I come now to reconciliation. Souls are more occupied with their own feelings about God than with God’s feelings about them. The prodigal wants to know what the father thinks about him. He says, “I have sinned against heaven, and before thee;” and when he comes he finds his father on the very best [p. 90] terms with him. Love travels faster than necessity. He “ran, and fell upon his neck, and covered him with kisses”. When the prodigal came to himself he thinks about himself, and proposes to say, “Make me as one of thy hired servants;” but when he comes to his father he gets the very best reception, and he dare not make any proposal. The elder brother cannot understand it. He says, Lo, these many years do I serve thee, and neither transgressed I at any time thy commandment; and you have shown me no such consideration. Here is a scapegrace, and you have killed for him the fatted calf How is the incongruity solved? The Shepherd had gone out and brought him back. God can now receive the returning prodigal on the ground of the glorified Man. John says, if you knew the love of God, you would find that as Christ is sitting at the right hand of God, so are you here in this world. The moment Christ died, having borne the judgment, the veil was rent from the top to the bottom. The One who has died is raised from the dead by the glory of the Father, and confers life. The first man Adam was made a living soul, the last Adam a life-giving Spirit. Now it is no longer Adam but Christ. The real practical defect in souls is, they do not prefer Christ to Adam; it is not that they do not love Him, but they hold on to the man who God has judged and ended. God never reverts to that man. God never imputes sin to the believer. He has judged sin; there could be no more offering for sin; but if you revert to the man that has been judged and do not judge yourself, you will be judged of the Lord.

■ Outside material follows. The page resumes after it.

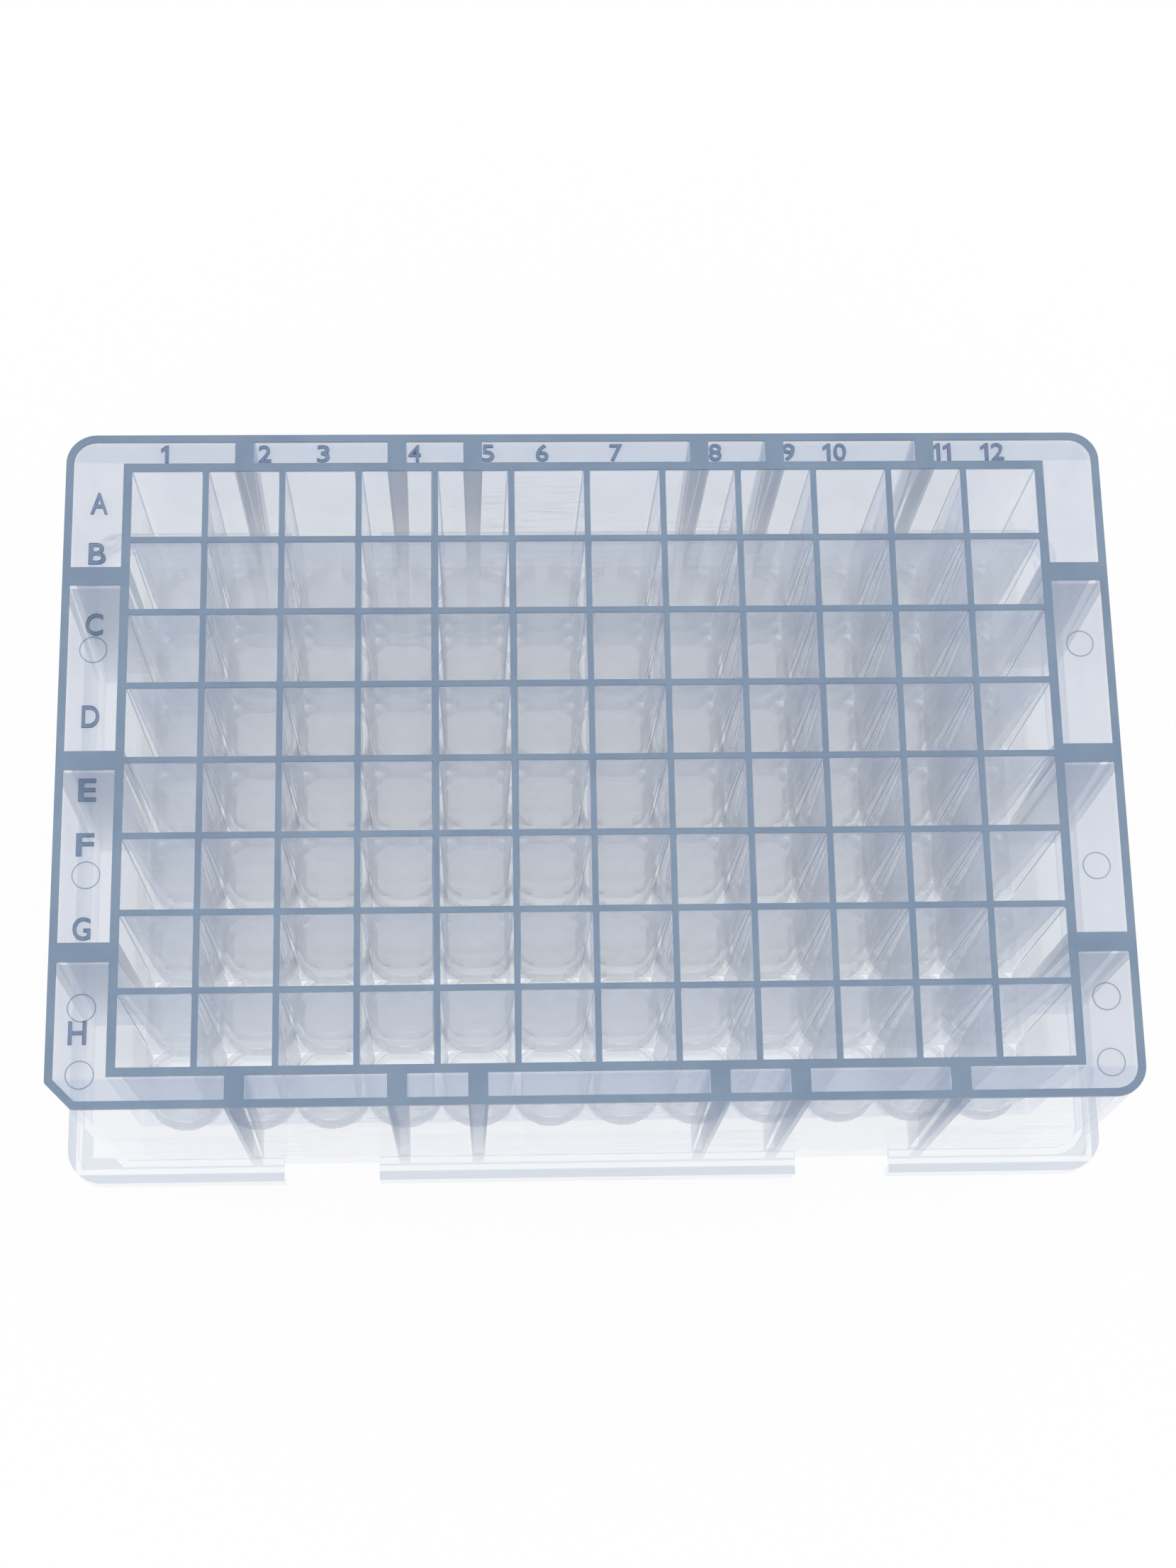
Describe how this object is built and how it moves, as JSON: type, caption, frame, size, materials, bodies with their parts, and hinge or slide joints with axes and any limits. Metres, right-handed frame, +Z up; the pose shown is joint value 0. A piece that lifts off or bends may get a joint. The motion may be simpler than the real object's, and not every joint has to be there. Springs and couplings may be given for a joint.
{
  "type": "well plate",
  "caption": "Moulded deep-well laboratory plate: a grid of square wells ending in round cups, a recessed deck, ribs and a stepped skirt, with one chamfered key corner.",
  "frame": {"origin": "middle of the plate's outline, at the plane that its skirt stands on", "axes": "+X along the rows of wells, from column 1 to column 12; +Y across them, from row H to row A; +Z up, out of the wells"},
  "size_m": [0.1278, 0.0854, 0.0405],
  "materials": {
    "polypropylene": "satin"
  },
  "bodies": {
    "root": {"well_plate": "polypropylene"}
  },
  "joints": []
}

Verses 14, 15: “For the love of Christ constraineth us; because we thus judge, that if one died for all, then were all dead; and that he died for all, that they which live should not henceforth live unto themselves, but unto him which died for them, and rose again”. Many believers hold resurrection, who do not hold it in its magnitude. He was “put to death in flesh, but made alive in the Spirit”. You have passed out of death into life. Why? Because Christ has risen out of it. There is no justification unless He has risen from the dead. We should no longer live unto ourselves; we are out of it all. Then comes, “Henceforth know we no man after the flesh”.

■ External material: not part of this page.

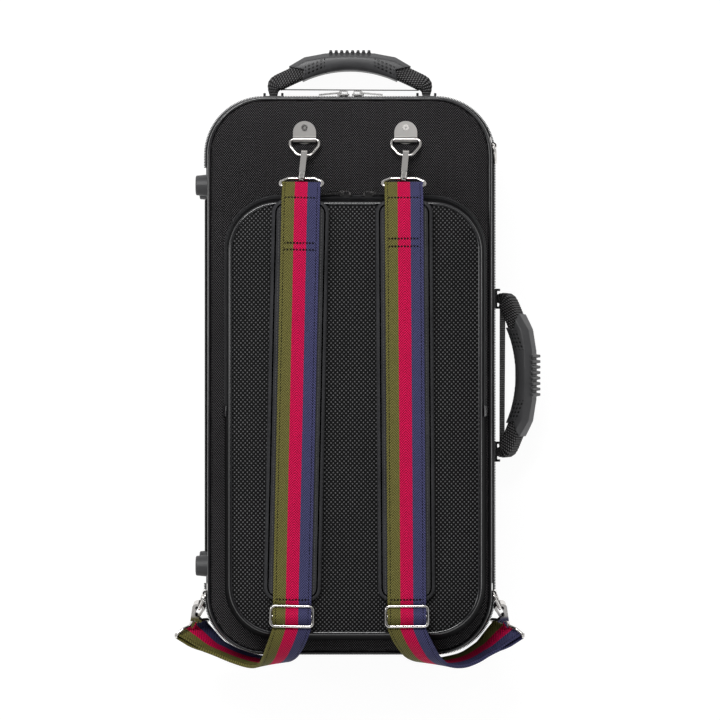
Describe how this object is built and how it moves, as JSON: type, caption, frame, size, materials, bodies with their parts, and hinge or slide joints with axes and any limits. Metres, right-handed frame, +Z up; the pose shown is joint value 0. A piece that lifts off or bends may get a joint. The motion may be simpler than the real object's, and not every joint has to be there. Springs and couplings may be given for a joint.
{
  "type": "bassoon case",
  "caption": "Zipped oblong instrument case with a front pocket, striped backpack straps on snap hooks, carry handles and a fitted lining.",
  "frame": {"origin": "centre of the base's outer face, on the surface that the case lies on", "axes": "+X across the case from its hinge to its side handle, +Y towards the top handle, +Z up through the lid"},
  "size_m": [0.3972, 0.6699, 0.2015],
  "materials": {
    "twill": "black ballistic twill",
    "vinyl": "black vinyl piping",
    "zip_tape": "woven zip tape",
    "zip_teeth": "black nylon coil",
    "plush": "charcoal plush",
    "rubber": "moulded rubber, satin",
    "handle_webbing": "black tubular webbing",
    "black_metal": "black lacquer",
    "air_mesh": "black air mesh",
    "nickel": "polished nickel",
    "strap_pad": "black padded nylon",
    "strap_stripes": "webbing in three equal stripes of olive, crimson and navy"
  },
  "bodies": {
    "base": {"base_shell": "twill", "base_hinge_band": "twill", "base_piping": "vinyl", "base_zip_tape": "zip_tape", "base_zip_teeth": "zip_teeth", "base_lining": "plush", "base_feet": "rubber", "handle_brackets": "black_metal", "handle_pins": "black_metal", "base_foot_screws": "black_metal"},
    "lid": {"lid_shell": "twill", "pocket_gusset": "twill", "lid_hinge_band": "twill", "lid_piping": "vinyl", "pocket_piping": "vinyl", "lid_zip_tape": "zip_tape", "pocket_zip": "zip_tape", "pocket_zip_patches": "zip_tape", "lid_zip_teeth": "zip_teeth", "lid_lining": "plush", "lid_feet": "rubber", "lid_foot_screws": "black_metal", "pocket_panel": "air_mesh", "anchor_plates": "nickel", "anchor_rivets": "nickel", "anchor_rings": "nickel", "upper_loops": "nickel", "lower_loops": "nickel", "lower_rings": "nickel", "side_ring_plates": "nickel", "strap_buckles": "nickel", "upper_hook_left": "nickel", "upper_hook_right": "nickel", "lower_hook_left": "nickel", "lower_hook_right": "nickel", "strap_pad_left": "strap_pad", "strap_pad_right": "strap_pad", "strap_webbing_left": "strap_stripes", "strap_webbing_right": "strap_stripes", "strap_tail_left": "strap_stripes", "strap_tail_right": "strap_stripes"},
    "top_handle": {"top_handle_webbing": "handle_webbing", "top_handle_grip": "rubber"},
    "side_handle": {"side_handle_webbing": "handle_webbing", "side_handle_grip": "rubber"},
    "shoulder_ring": {"shoulder_ring": "nickel"},
    "main_slider_left": {"main_slider_left": "nickel"},
    "main_pull_left": {"main_pull_left": "nickel"},
    "pocket_slider_left": {"pocket_slider_left": "nickel"},
    "pocket_pull_left": {"pocket_pull_left": "nickel"},
    "upper_gate_left": {"upper_gate_left": "nickel"},
    "lower_gate_left": {"lower_gate_left": "nickel"},
    "main_slider_right": {"main_slider_right": "nickel"},
    "main_pull_right": {"main_pull_right": "nickel"},
    "pocket_slider_right": {"pocket_slider_right": "nickel"},
    "pocket_pull_right": {"pocket_pull_right": "nickel"},
    "upper_gate_right": {"upper_gate_right": "nickel"},
    "lower_gate_right": {"lower_gate_right": "nickel"}
  },
  "joints": [
    {"name": "lid_hinge", "type": "hinge", "parent": "base", "child": "lid", "pos_m": [-0.16, 0, 0.0762], "axis": [0, -1, 0], "range_deg": [0, 110]},
    {"name": "top_handle_swing", "type": "hinge", "parent": "base", "child": "top_handle", "pos_m": [0, 0.30536, 0.038], "axis": [1, 0, 0], "range_deg": [-33, 45]},
    {"name": "side_handle_swing", "type": "hinge", "parent": "base", "child": "side_handle", "pos_m": [0.16036, 0, 0.038], "axis": [0, -1, 0], "range_deg": [-65, 13]},
    {"name": "main_slider_left_slide", "type": "slide", "parent": "base", "child": "main_slider_left", "axis": [-1, 0, 0], "range_m": [0, 0.078]},
    {"name": "main_pull_left_swing", "type": "hinge", "parent": "main_slider_left", "child": "main_pull_left", "pos_m": [-0.0098, 0.3068, 0.0762], "axis": [0, 0, -1], "range_deg": [0, 150]},
    {"name": "pocket_slider_left_slide", "type": "slide", "parent": "lid", "child": "pocket_slider_left", "axis": [-1, 0, 0], "range_m": [0, 0.05]},
    {"name": "pocket_pull_left_swing", "type": "hinge", "parent": "pocket_slider_left", "child": "pocket_pull_left", "pos_m": [-0.0069, 0.19377, 0.16004], "axis": [0, 0.3162, -0.9487], "range_deg": [0, 150]},
    {"name": "main_slider_right_slide", "type": "slide", "parent": "base", "child": "main_slider_right", "axis": [1, 0, 0], "range_m": [0, 0.078]},
    {"name": "main_pull_right_swing", "type": "hinge", "parent": "main_slider_right", "child": "main_pull_right", "pos_m": [0.0118, 0.3068, 0.0762], "axis": [0, 0, 1], "range_deg": [0, 150]},
    {"name": "pocket_slider_right_slide", "type": "slide", "parent": "lid", "child": "pocket_slider_right", "axis": [1, 0, 0], "range_m": [0, 0.05]},
    {"name": "pocket_pull_right_swing", "type": "hinge", "parent": "pocket_slider_right", "child": "pocket_pull_right", "pos_m": [0.0229, 0.19377, 0.16004], "axis": [0, -0.3162, 0.9487], "range_deg": [0, 150]},
    {"name": "shoulder_ring_swing", "type": "hinge", "parent": "lid", "child": "shoulder_ring", "pos_m": [0.15485, 0.2465, 0.11271], "axis": [-0.0969, -0.0153, 0.9952], "range_deg": [0, 150]},
    {"name": "upper_gate_left_spring", "type": "hinge", "parent": "lid", "child": "upper_gate_left", "pos_m": [-0.04932, 0.21667, 0.16847], "axis": [0.9962, -0.0731, 0.0475], "range_deg": [0, 18], "stiffness_Nm_per_rad": 0.02, "springref_deg": -11.46},
    {"name": "upper_gate_right_spring", "type": "hinge", "parent": "lid", "child": "upper_gate_right", "pos_m": [0.05798, 0.21667, 0.16847], "axis": [0.9962, -0.0731, 0.0475], "range_deg": [0, 18], "stiffness_Nm_per_rad": 0.02, "springref_deg": -11.46},
    {"name": "lower_gate_left_spring", "type": "hinge", "parent": "lid", "child": "lower_gate_left", "pos_m": [-0.16414, -0.26003, 0.10719], "axis": [-0.1825, -0.6323, 0.7529], "range_deg": [0, 18], "stiffness_Nm_per_rad": 0.02, "springref_deg": -11.46},
    {"name": "lower_gate_right_spring", "type": "hinge", "parent": "lid", "child": "lower_gate_right", "pos_m": [0.16414, -0.26003, 0.10719], "axis": [-0.1825, 0.6323, -0.7529], "range_deg": [0, 18], "stiffness_Nm_per_rad": 0.02, "springref_deg": -11.46}
  ]
}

Do you know the terms of your acceptance? Christ has removed every shade of the distance. You never can improve your acceptance, and you can never lose it. You are accepted in the Beloved. If there were any moral disparity between you and Him, you could not be united to Him. “Both he that sanctifieth and they who are sanctified are all of one” (Hebrews 2: 11). But that is not in the flesh. “Henceforth know we no man after the flesh”, etc. “So if any one be in Christ, there is a new creation; the old things have passed away; behold all things have become new”. God has only one Man before Him now for the believer. See John 17: 17, “Sanctify them through thy truth”. That is a new kind of being altogether. Your body is the Lord’s, and Christ is your model for everything. God has completely removed everything from His own eye, so that He can express Himself to the unspeakable satisfaction and delight of His heart; He is bringing many sons to glory. Romans 5: 1 - 11 are the terms God is on with you. Romans 8 is how you are before God. Is God happy about you? Yes. Old things are passed away, all become new. Every bit of the man who was under judgment has gone in judgment. If you do not know the terms on which God can receive you, it is vain for you to seek to be in correspondence with Him. “All things are of God”. You are to be in moral keeping with this.

Verse 20. It makes a very great difference in preaching the gospel if it is pressed that the judgment of death is resting on man. In what is called popular preaching, it is expected that by working on the [p. 92] feelings by music, etc., one will accept Christ. Believe me that every effort in a natural way will come to nought. If God is with you in your preaching your audience will be subdued by it, not exhilarated. If I were preaching to a sinner I should seek to get at his conscience, but it is the light he wants. Light finds out the silver piece; the light shows what is suited to God - turned “from darkness to light”.

The Lord grant that each of you may know, not assurance only, but your full acceptance with God, for His name’s sake.